You can see in the photo on the left taken at one of our stops early on that road while we were still going up, that it too had its share of incredible areas to stop and photograph. For two or three of us out on a lark just seeing and photographing whatever comes along, that side trip would not be a huge deal; but for a workshop where things are supposed to go more or less as the erstwhile leader plans for and predicts, it could have resulted in some very, very unhappy participants. I know from other workshops that there are a lot of drivers that would be VERY put out having to follow me over that road and would have been consumed with assumptions that we were all going to fall off and die among the elves in the forest.

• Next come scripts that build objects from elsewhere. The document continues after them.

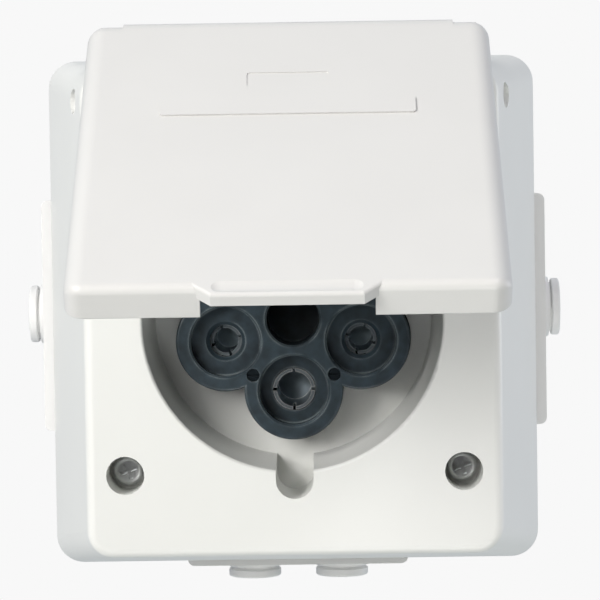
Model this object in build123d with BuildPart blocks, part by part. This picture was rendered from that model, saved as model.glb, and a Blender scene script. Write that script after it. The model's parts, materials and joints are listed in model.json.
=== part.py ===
from build123d import *
import math
import os

# Three-phase wall socket with a hinged lid.
# Millimetres. The wall is the XZ plane, the socket faces -Y and +Z is up.
# Plane.XZ looks out of the wall, so an offset of it is a distance from the wall.

# Hood and back box
rim_depth = 26.0
rim_width = 105.4
rim_height = 109.5
rim_corner = 6.0
plate_width = 85.8
plate_height = 100.5
plate_lift = 1.0
plate_corner = 5.6
plate_edge_radius = 2.0
cover_wall = 2.5
gasket_thickness = 1.0
gasket_inset = 0.4
box_step = 0.8
box_wall = 3.0
back_wall = 2.5
box_foot_chamfer = 0.6
inner_corner_less = 2.0

# Well, floor and keyway
well_drop = 0.75
well_radius = 31.0
well_floor_radius = 29.4
well_depth = 20.0
well_wall = 2.0
well_lip = 0.7
floor_thickness = 3.5
keyway_radius = 3.9
keyway_reach = 32.9
keyway_wall = 1.6

# Screws that hold the cover on the box
cover_screw_x = 35.1
cover_screw_z = 31.5
counterbore_radius = 3.95
counterbore_depth = 12.4
cover_boss_wall = 1.8
screw_head_radius = 3.15
screw_head_height = 2.4
screw_shank_radius = 1.9
screw_hole_radius = 2.2
screw_pilot_radius = 1.95
screw_head_edge = 1.0
screw_grip = 14.0
screw_tip_gap = 1.0
box_boss_radius = 4.6
cross_length = 3.6
cross_width = 0.8
cross_depth = 1.4
cross_angle = 20.0

# Wall fixing holes in the back wall
wall_hole_spacing = 84.0
wall_hole_radius = 2.25
wall_hole_pad = 5.0
wall_hole_pad_height = 1.5

# Entry pads and plugs
side_pad_length = 50.6
side_pad_height = 3.2
bottom_pad_length = 48.4
bottom_pad_height = 2.4
pad_front = 23.5
pad_back = 3.0
pad_corner = 1.5
entry_depth = 13.0
entry_radius = 5.0
entry_spacing = 19.4
stub_height = 1.2
stub_root_radius = 7.1
stub_tip_radius = 6.5
plug_disc_radius = 6.3
plug_disc_thickness = 1.8
plug_neck_radius = 5.4
plug_neck_height = 0.6
plug_stem_clearance = 0.1
plug_barb = 0.35
plug_barb_length = 1.6
plug_bore_radius = 3.4
plug_skin = 1.2
plug_edge = 0.5
bottom_plug_step = 0.5

# Hinge and lid
hinge_depth = 53.5
hinge_setback = 8.5
hinge_drop = 5.8
lid_open_angle = 55.0
lid_width = 83.0
lid_reach = 85.6
lid_skirt = 7.3
lid_gap = 0.3
lid_wall = 2.0
lid_corner = 3.8
lid_edge_radius = 1.7
lid_foot_radius = 0.4
lid_top_radius = 6.0
lid_top_start = 2.4
lid_shoulder_drop = 1.1
lid_middle_width = 68.0
swing_gap = 0.41
pin_radius = 2.6
pin_clearance = 0.05
pin_recess = 1.4
pin_chamfer = 0.3
ear_thickness = 4.2
ear_radius = 4.6
ear_inset = 3.1
ear_side_gap = 0.5
ear_swing_gap = 0.6
pocket_wall = 2.2
pocket_back = 6.6
pin_seat = 1.3

# Finger lip, strip and sunk panel on the lid
lip_reach = 2.4
lip_slant = 1.1
lip_tip_width = 28.2
lip_thickness = 2.7
lip_edge_radius = 0.7
lip_notch_width = 32.4
grip_radius = 3.4
grip_depth = 0.45
grip_setback = 2.3
grip_length = 24.6
strip_length = 50.7
strip_width = 5.2
strip_height = 0.4
strip_corner = 0.6
strip_place = 27.3
panel_length = 16.5
panel_width = 5.0
panel_sink = 0.2
panel_place = 17.1

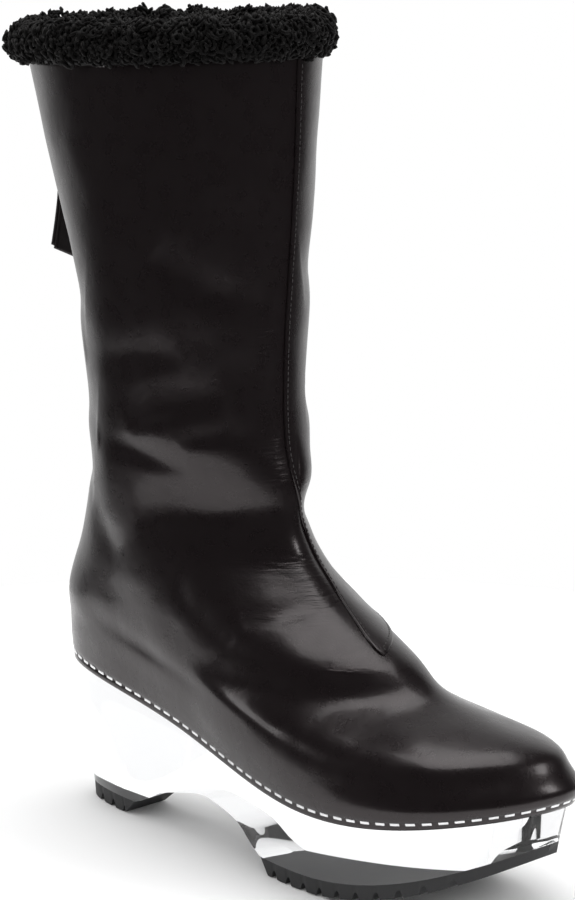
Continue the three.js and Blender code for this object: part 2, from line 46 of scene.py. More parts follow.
# The upper is one hollow shaft and foot of smooth black leather, pulled over a last and
# brought down on to the clear sole. The leg is slack and holds soft dents, and the ankle and
# instep are creased from wear.
FOOT_LENGTH = 261.0
HEEL_BACK = 22.0
WIDTHS = (60.0, 60.0, 59.0, 92.0, 92.0, 92.0)
TOE_SWING = 15.0
WAIST_SWING = 7.0
FEATHER = (65.0, 63.8, 52.5, 36.6, 40.5, 45.0)
HEEL_RISE = 90.0
INSTEP_RISE = 109.0
ANKLE = {"back": 8.2, "front": 104.0, "width": 79.0}
COLLAR = {"back": 38.5, "front": 104.5, "width": 100.0}
SHAFT_BACK_HEIGHT = 171.0
SHAFT_FRONT_HEIGHT = 180.0
SHIN_DIP = 6.0
LEATHER = 2.4
CLEARANCE = 0.3
TURN = 2 * math.pi
STATIONS = [i * math.pi / 5 for i in range(6)]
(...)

And the trip experience reinforced for me that although I am quite OK doing these trips alone, it really is not only more fun to have someone else along, if that someone else is a photographer or artist of some type, there is a creative symbiosis that happens, at least for me, that leads to trying new things, seeing in new ways, and it certainly makes the long drives go faster.
And finally, you may remember the coastal storm shot from the first post in this series. It was pretty close to what I wanted even in that unedited state, but here it is again as an ending punctuation to this post after a little bit of work to make it come closer to the way I “felt” about the scene standing there looking at it.
So now I need to get busy planning the next trips and workshops. If you want to come along make sure I have your name on my list.
Love the fallen logs and the coastal storm, really like the dry brush effect you applied to Ol’ Sioux.
Hey thanks, I appreciate it! it is hard to see the actual effects at this scale and resolution but they sort-of hold up OK.